The request: Repeat each line exactly as it is written.

....

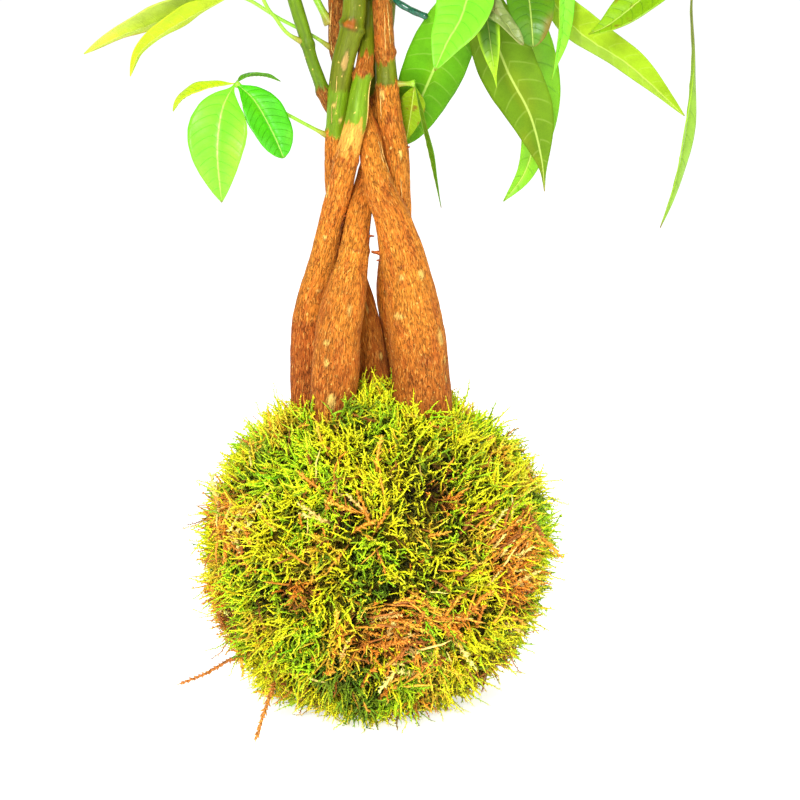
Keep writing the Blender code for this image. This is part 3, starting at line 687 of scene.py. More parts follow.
def close_tube(item):
    """Merges the seam of a rolled sheet and fills its two ends."""
    select_only(item)
    bpy.ops.object.mode_set(mode="EDIT")
    bpy.ops.mesh.select_all(action="SELECT")
    bpy.ops.mesh.remove_doubles(threshold=1e-6)
    bpy.ops.mesh.select_all(action="DESELECT")
    bpy.ops.mesh.select_mode(type="EDGE")
    bpy.ops.mesh.select_non_manifold()
    bpy.ops.mesh.edge_face_add()
    bpy.ops.mesh.select_all(action="SELECT")
    bpy.ops.mesh.normals_make_consistent(inside=False)
    bpy.ops.mesh.select_mode(type="VERT")
    bpy.ops.object.mode_set(mode="OBJECT")


def rolled_tube(name, stations, around, step):
    """A flat sheet to be rolled into a tube along the stations. Gives it with each vertex's angle, run,
    centre, outward direction and radius."""
    path, marks = even_path(stations, step)
    item = new_grid(name, around, len(path) - 1)
    flat = points_of(item)
    row = np.rint((flat[:, 1] + 1) / 2 * (len(path) - 1)).astype(int)
    angle = flat[:, 0] * math.pi
    across, upward = path_frames(path[:, :3])
    out = across[row] * np.cos(angle)[:, None] + upward[row] * np.sin(angle)[:, None]
    return item, angle, marks[row], path[row, :3], out, path[row, 3]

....

Output of the exercise:
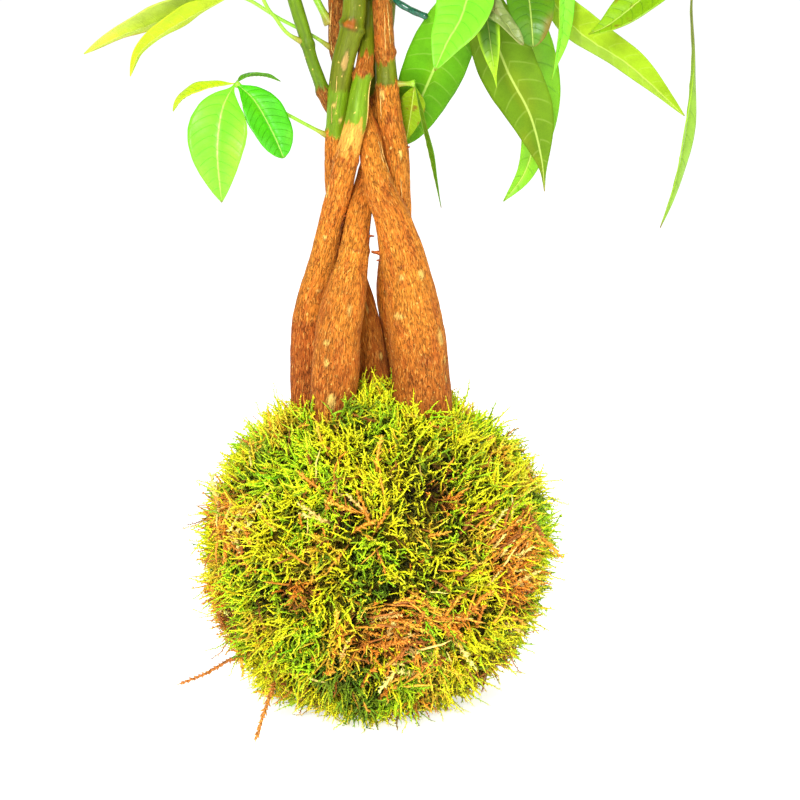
Keep writing the Blender code for this image. This is part 3, starting at line 687 of scene.py. More parts follow.
def close_tube(item):
    """Merges the seam of a rolled sheet and fills its two ends."""
    select_only(item)
    bpy.ops.object.mode_set(mode="EDIT")
    bpy.ops.mesh.select_all(action="SELECT")
    bpy.ops.mesh.remove_doubles(threshold=1e-6)
    bpy.ops.mesh.select_all(action="DESELECT")
    bpy.ops.mesh.select_mode(type="EDGE")
    bpy.ops.mesh.select_non_manifold()
    bpy.ops.mesh.edge_face_add()
    bpy.ops.mesh.select_all(action="SELECT")
    bpy.ops.mesh.normals_make_consistent(inside=False)
    bpy.ops.mesh.select_mode(type="VERT")
    bpy.ops.object.mode_set(mode="OBJECT")


def rolled_tube(name, stations, around, step):
    """A flat sheet to be rolled into a tube along the stations. Gives it with each vertex's angle, run,
    centre, outward direction and radius."""
    path, marks = even_path(stations, step)
    item = new_grid(name, around, len(path) - 1)
    flat = points_of(item)
    row = np.rint((flat[:, 1] + 1) / 2 * (len(path) - 1)).astype(int)
    angle = flat[:, 0] * math.pi
    across, upward = path_frames(path[:, :3])
    out = across[row] * np.cos(angle)[:, None] + upward[row] * np.sin(angle)[:, None]
    return item, angle, marks[row], path[row, :3], out, path[row, 3]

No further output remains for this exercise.